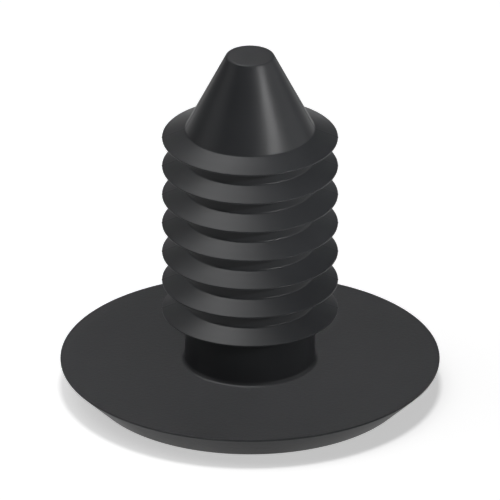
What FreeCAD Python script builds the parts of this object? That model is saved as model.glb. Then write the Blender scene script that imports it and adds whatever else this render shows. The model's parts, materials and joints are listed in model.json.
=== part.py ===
import FreeCAD, Part
import math
import os

import Sketcher

# Plastic push rivet of the fir-tree kind, moulded in one piece of nylon.
# It stands on the show face of its head, with the nose up. The origin is the centre of the show face.

NODE = "push_rivet"

# Driving dimensions in millimetres and degrees: name, value, what it measures.
DIMENSIONS = [
    ("head_diameter", 19.05, "over the rim of the head"),
    ("head_thickness", 1.55, "from the show face to the bearing face"),
    ("face_diameter", 15.95, "flat show face, inside the bevel"),
    ("rim_land", 0.08, "upright band left at the rim of the head"),
    ("stem_diameter", 6.52, "plain shank between the barbs"),
    ("grip_length", 2.70, "free shank from the bearing face to the lowest barb"),
    ("barb_count", 7, "barbs along the shank"),
    ("barb_pitch", 1.59, "from one barb to the next"),
    ("barb_diameter", 8.84, "over the edge of a barb"),
    ("barb_edge", 0.08, "upright band at the edge of a barb"),
    ("barb_slope", 22.0, "fall of a barb's upper side, in degrees"),
    ("barb_droop", 8.0, "fall of a barb's underside, in degrees"),
    ("nose_length", 4.07, "from the uppermost barb's root to the tip"),
    ("tip_diameter", 2.41, "flat at the end of the nose"),
    ("stem_root_radius", 0.20, "fillet where the shank meets the head"),
    ("barb_root_radius", 0.12, "fillet above each barb, where it meets the shank"),
    ("tip_edge_radius", 0.12, "rounding round the flat of the tip"),
    ("gate_dish_diameter", 2.60, "gate dish in the middle of the show face"),
    ("gate_dish_depth", 0.18, "depth of the gate dish"),
]

# Heights and radii that several features share, as expressions on the sheet.
SHEET = "Dimensions"
HEAD_RADIUS = f"{SHEET}.head_diameter / 2"
FACE_RADIUS = f"{SHEET}.face_diameter / 2"
STEM_RADIUS = f"{SHEET}.stem_diameter / 2"
BARB_RADIUS = f"{SHEET}.barb_diameter / 2"
TIP_RADIUS = f"{SHEET}.tip_diameter / 2"
BEARING_FACE = f"{SHEET}.head_thickness"
BARB_REACH = f"({BARB_RADIUS} - {STEM_RADIUS})"
BARB_EDGE_LOW = f"{BEARING_FACE} + {SHEET}.grip_length"
BARB_EDGE_HIGH = f"{BARB_EDGE_LOW} + {SHEET}.barb_edge"
BARB_ROOT_LOW = f"{BARB_EDGE_LOW} + {BARB_REACH} * tan({SHEET}.barb_droop * 1 deg)"
BARB_ROOT_HIGH = f"{BARB_EDGE_HIGH} + {BARB_REACH} * tan({SHEET}.barb_slope * 1 deg)"
NOSE_BASE = f"{BARB_ROOT_HIGH} + ({SHEET}.barb_count - 1) * {SHEET}.barb_pitch"
NOSE_TIP = f"{NOSE_BASE} + {SHEET}.nose_length"

MATCH = 1e-4  # how closely an edge has to lie on a stated radius or height, in millimetres

# A sketch's own numbers for the points of a line or arc, and for its two axes.
START, END, CENTRE = 1, 2, 3
X_AXIS, Y_AXIS = -1, -2
ORIGIN = (X_AXIS, START)


def make_sheet(doc):
    """The spreadsheet of driving dimensions: a label, the number under its alias, and a note."""
    sheet = doc.addObject("Spreadsheet::Sheet", SHEET)
    for row, (alias, number, note) in enumerate(DIMENSIONS, start=1):
        sheet.set(f"A{row}", alias.replace("_", " "))
        sheet.set(f"B{row}", str(number))
        sheet.setAlias(f"B{row}", alias)
        sheet.set(f"C{row}", note)
    doc.recompute()
    return sheet


def origin_feature(body, role):
    return next(f for f in body.Origin.OriginFeatures if f.Role == role)


def new_sketch(body, name, plane):
    sketch = body.newObject("Sketcher::SketchObject", name)
    sketch.AttachmentSupport = (origin_feature(body, plane), [""])
    sketch.MapMode = "FlatFace"
    return sketch


def bind_distance(sketch, kind, name, line, end, expression):
    """Dimension one end of a line from the origin, along the sketch's X or Y, with an expression."""
    size = float(sketch.evalExpression(expression))
    index = sketch.addConstraint(Sketcher.Constraint(kind, *ORIGIN, line, end, size))
    sketch.renameConstraint(index, name)
    sketch.setExpression(f"Constraints.{name}", expression)


def turned_profile(body, name, corners):
    """Closed outline on the XZ plane. Each corner is (radius, height), as expressions on the sheet."""
    sketch = new_sketch(body, name, "XZ_Plane")
    points = [
        FreeCAD.Vector(float(sketch.evalExpression(r)), float(sketch.evalExpression(z)), 0)
        for r, z in corners
    ]
    count = len(points)
    for i in range(count):
        sketch.addGeometry(Part.LineSegment(points[i], points[(i + 1) % count]))
    for i in range(count):
        sketch.addConstraint(Sketcher.Constraint("Coincident", i, END, (i + 1) % count, START))
    for i, (radius, height) in enumerate(corners):
        before_radius, before_height = corners[i - 1]
        before_line = (i - 1) % count
        if i and radius == before_radius:
            sketch.addConstraint(Sketcher.Constraint("Vertical", before_line))
        elif radius == "0":
            sketch.addConstraint(Sketcher.Constraint("PointOnObject", i, START, Y_AXIS))
        else:
            bind_distance(sketch, "DistanceX", f"radius_{i}", i, START, radius)
        if i and height == before_height:
            sketch.addConstraint(Sketcher.Constraint("Horizontal", before_line))
        elif height == "0":
            sketch.addConstraint(Sketcher.Constraint("PointOnObject", i, START, X_AXIS))
        else:
            bind_distance(sketch, "DistanceY", f"height_{i}", i, START, height)
    return sketch


def revolve(body, name, sketch):
    feature = body.newObject("PartDesign::Revolution", name)
    feature.Profile = sketch
    feature.ReferenceAxis = (sketch, ["V_Axis"])
    feature.Angle = 360
    return feature


def add_head(body):
    """Round head: flat bearing face on top, bevelled in to the smaller show face below."""
    corners = [
        ("0", "0"),
        (FACE_RADIUS, "0"),
        (HEAD_RADIUS, f"{BEARING_FACE} - {SHEET}.rim_land"),
        (HEAD_RADIUS, BEARING_FACE),
        ("0", BEARING_FACE),
    ]
    return revolve(body, "Head", turned_profile(body, "HeadProfile", corners))


def add_shank(body):
    """Plain round shank from inside the head up to the foot of the nose."""
    sketch = new_sketch(body, "ShankCircle", "XY_Plane")
    radius = float(sketch.evalExpression(STEM_RADIUS))
    sketch.addGeometry(Part.Circle(FreeCAD.Vector(0, 0, 0), FreeCAD.Vector(0, 0, 1), radius))
    sketch.addConstraint(Sketcher.Constraint("Coincident", 0, CENTRE, *ORIGIN))
    index = sketch.addConstraint(Sketcher.Constraint("Radius", 0, radius))
    sketch.setExpression(f"Constraints[{index}]", STEM_RADIUS)
    shank = body.newObject("PartDesign::Pad", "Shank")
    shank.Profile = sketch
    shank.setExpression("Length", NOSE_BASE)
    return shank


def add_nose(body):
    """Tapered lead-in with a small flat at its tip."""
    corners = [("0", NOSE_BASE), (STEM_RADIUS, NOSE_BASE), (TIP_RADIUS, NOSE_TIP), ("0", NOSE_TIP)]
    return revolve(body, "Nose", turned_profile(body, "NoseProfile", corners))


def add_barbs(body):
    """Thin drooping barbs, thick at the root and thin at the edge, in a row up the shank."""
    corners = [
        ("0", BARB_ROOT_LOW),
        (STEM_RADIUS, BARB_ROOT_LOW),
        (BARB_RADIUS, BARB_EDGE_LOW),
        (BARB_RADIUS, BARB_EDGE_HIGH),
        (STEM_RADIUS, BARB_ROOT_HIGH),
        ("0", BARB_ROOT_HIGH),
    ]
    sketch = turned_profile(body, "BarbProfile", corners)
    barb = revolve(body, "LowestBarb", sketch)
    row = body.newObject("PartDesign::LinearPattern", "Barbs")
    row.Originals = [barb]
    row.Direction = (sketch, ["V_Axis"])
    row.Mode = "Spacing"
    row.setExpression("Offset", f"{SHEET}.barb_pitch")
    row.setExpression("Occurrences", f"{SHEET}.barb_count")
    body.Tip = row
    return row


def add_gate_dish(body):
    """Shallow round dish in the middle of the show face, where the plastic entered the mould."""
    sketch = new_sketch(body, "GateDishProfile", "XZ_Plane")
    radius_size = f"{SHEET}.gate_dish_diameter / 2"
    depth_size = f"{SHEET}.gate_dish_depth"
    radius = float(sketch.evalExpression(radius_size))
    depth = float(sketch.evalExpression(depth_size))
    ball_radius = (radius**2 + depth**2) / (2 * depth)  # the dish is a shallow cap of this ball
    ball = Part.Circle(
        FreeCAD.Vector(0, depth - ball_radius, 0), FreeCAD.Vector(0, 0, 1), ball_radius
    )
    rim, middle, top = (FreeCAD.Vector(x, y, 0) for x, y in ((radius, 0), (0, 0), (0, depth)))
    edge_angle = math.atan2(ball_radius - depth, radius)
    cap = sketch.addGeometry(Part.ArcOfCircle(ball, edge_angle, math.pi / 2))
    depth_line = sketch.addGeometry(Part.LineSegment(top, middle))
    radius_line = sketch.addGeometry(Part.LineSegment(middle, rim))
    sketch.addConstraint(Sketcher.Constraint("Coincident", cap, END, depth_line, START))
    sketch.addConstraint(Sketcher.Constraint("Coincident", depth_line, END, radius_line, START))
    sketch.addConstraint(Sketcher.Constraint("Coincident", radius_line, END, cap, START))
    sketch.addConstraint(Sketcher.Constraint("Coincident", depth_line, END, *ORIGIN))
    sketch.addConstraint(Sketcher.Constraint("Vertical", depth_line))
    sketch.addConstraint(Sketcher.Constraint("Horizontal", radius_line))
    sketch.addConstraint(Sketcher.Constraint("PointOnObject", cap, CENTRE, Y_AXIS))
    bind_distance(sketch, "DistanceX", "dish_radius", radius_line, END, radius_size)
    bind_distance(sketch, "DistanceY", "dish_depth", depth_line, START, depth_size)
    dish = body.newObject("PartDesign::Groove", "GateDish")
    dish.Profile = sketch
    dish.ReferenceAxis = (sketch, ["V_Axis"])
    dish.Angle = 360
    return dish


def ring_edge(shape, radius, height):
    """Name of the circular edge of that radius round the axis, at that height."""
    for number, edge in enumerate(shape.Edges, start=1):
        if edge.Degenerated or not isinstance(edge.Curve, Part.Circle):
            continue
        ring = edge.Curve
        if abs(ring.Radius - radius) < MATCH and abs(ring.Center.z - height) < MATCH:
            return f"Edge{number}"
    raise RuntimeError(f"no ring edge of radius {radius} at height {height}")


def add_fillet(body, name, radius, heights, size):
    """Round the ring edges of one radius at some heights, all given as expressions on the sheet."""
    base = body.Tip
    ring_radius = float(base.evalExpression(radius))
    fillet = body.newObject("PartDesign::Fillet", name)
    ring_heights = [float(base.evalExpression(height)) for height in heights]
    fillet.Base = (base, [ring_edge(base.Shape, ring_radius, height) for height in ring_heights])
    fillet.setExpression("Radius", f"{SHEET}.{size}")
    return fillet


def build(doc):
    sheet = make_sheet(doc)
    body = doc.addObject("PartDesign::Body", "Rivet")
    body.Label = NODE
    add_head(body)
    add_shank(body)
    add_nose(body)
    add_barbs(body)
    doc.recompute()
    undished = body.Shape.Volume
    add_gate_dish(body)
    doc.recompute()
    if not body.Shape.Volume < undished:
        raise RuntimeError("the gate dish cuts nothing")
    barb_roots = [f"{BARB_ROOT_HIGH} + {n} * {SHEET}.barb_pitch" for n in range(sheet.barb_count)]
    fillets = [
        ("ShankRoot", STEM_RADIUS, [BEARING_FACE], "stem_root_radius"),
        ("BarbRoots", STEM_RADIUS, barb_roots, "barb_root_radius"),
        ("TipEdge", TIP_RADIUS, [NOSE_TIP], "tip_edge_radius"),
    ]
    for fillet in fillets:
        add_fillet(body, *fillet)
        doc.recompute()
    return body


def check(doc, body):
    """Stop before writing if a feature failed, a sketch is loose or the solid isn't sound."""
    failed = [o.Name for o in doc.Objects if {"Invalid", "Error"} & set(o.State)]
    if failed:
        raise RuntimeError(f"failed features: {failed}")
    sketches = [o for o in doc.Objects if o.isDerivedFrom("Sketcher::SketchObject")]
    loose = [sketch.Name for sketch in sketches if not sketch.FullyConstrained]
    if loose:
        raise RuntimeError(f"sketches that are not fully constrained: {loose}")
    shape = body.Shape
    if shape.isNull() or not shape.isValid() or len(shape.Solids) != 1:
        raise RuntimeError("the rivet is not one valid solid")


def main():
    doc = FreeCAD.newDocument("PushRivet")
    body = build(doc)
    check(doc, body)
    os.makedirs("parts", exist_ok=True)
    body.Shape.exportStep(f"parts/{body.Label}.step")
    box = body.Shape.BoundBox
    print(f"{body.Label}: {box.XLength:.3f} x {box.YLength:.3f} x {box.ZLength:.3f} mm,"
          f" {body.Shape.Volume:.2f} mm3, {len(body.Shape.Faces)} faces")


main()
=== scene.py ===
import json
import math

import bmesh
import bpy
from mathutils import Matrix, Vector


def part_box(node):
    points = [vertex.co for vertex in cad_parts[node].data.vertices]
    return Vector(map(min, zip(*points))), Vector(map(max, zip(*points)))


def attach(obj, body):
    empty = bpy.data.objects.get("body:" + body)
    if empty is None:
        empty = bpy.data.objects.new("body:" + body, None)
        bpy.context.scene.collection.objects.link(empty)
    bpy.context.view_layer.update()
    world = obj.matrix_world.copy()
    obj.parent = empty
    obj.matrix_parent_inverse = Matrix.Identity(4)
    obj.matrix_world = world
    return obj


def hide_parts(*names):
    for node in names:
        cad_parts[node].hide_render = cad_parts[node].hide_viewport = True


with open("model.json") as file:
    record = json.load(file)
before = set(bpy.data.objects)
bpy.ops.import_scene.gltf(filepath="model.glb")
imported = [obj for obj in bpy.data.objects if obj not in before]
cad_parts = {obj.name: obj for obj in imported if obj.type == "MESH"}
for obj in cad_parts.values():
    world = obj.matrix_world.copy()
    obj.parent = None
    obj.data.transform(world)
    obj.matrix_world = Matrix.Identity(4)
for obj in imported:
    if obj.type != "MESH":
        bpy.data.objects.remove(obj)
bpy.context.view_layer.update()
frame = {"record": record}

# Head
# A broad round disc that stays outside the panel, with its flat bearing face towards the barbs.
# Its rim is bevelled in to a smaller show face, and the plastic entered the mould through
# the shallow dish in the middle of that face, so a small broken gate stands in the dish.

MM = 0.001

mounts = {mount["name"]: mount for mount in frame["record"]["mounts"]}
rivet_low, rivet_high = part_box("push_rivet")

head_radius = (rivet_high.x - rivet_low.x) / 2
bearing_height = mounts["bearing_face"]["pos_m"][2]
show_face_radius = 7.975 * MM
rim_land = 0.08 * MM
rim_rounding = 0.035 * MM
show_face_rounding = 0.15 * MM
gate_radius = 0.30 * MM
gate_stub = 0.06 * MM
gate_foot_radius = gate_radius * 1.1
gate_rounding = 0.03 * MM
dish_radius = 1.30 * MM
dish_depth = 0.18 * MM
dish_bend_radius = dish_radius * 0.72
dish_bend_depth = dish_depth * 0.75
dish_bend_rounding = 0.60 * MM
dish_rounding = 0.10 * MM

outline = bmesh.new()
roundings = {}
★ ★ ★
__JOB__
Set down, exactly and alone, the run of lines from the line that has "body = build(doc)" to the line that has "zip(*points))), Vector(map(max, zip(*points)))".

__ANSWER TO THE TASK__
    body = build(doc)
    check(doc, body)
    os.makedirs("parts", exist_ok=True)
    body.Shape.exportStep(f"parts/{body.Label}.step")
    box = body.Shape.BoundBox
    print(f"{body.Label}: {box.XLength:.3f} x {box.YLength:.3f} x {box.ZLength:.3f} mm,"
          f" {body.Shape.Volume:.2f} mm3, {len(body.Shape.Faces)} faces")


main()
=== scene.py ===
import json
import math

import bmesh
import bpy
from mathutils import Matrix, Vector


def part_box(node):
    points = [vertex.co for vertex in cad_parts[node].data.vertices]
    return Vector(map(min, zip(*points))), Vector(map(max, zip(*points)))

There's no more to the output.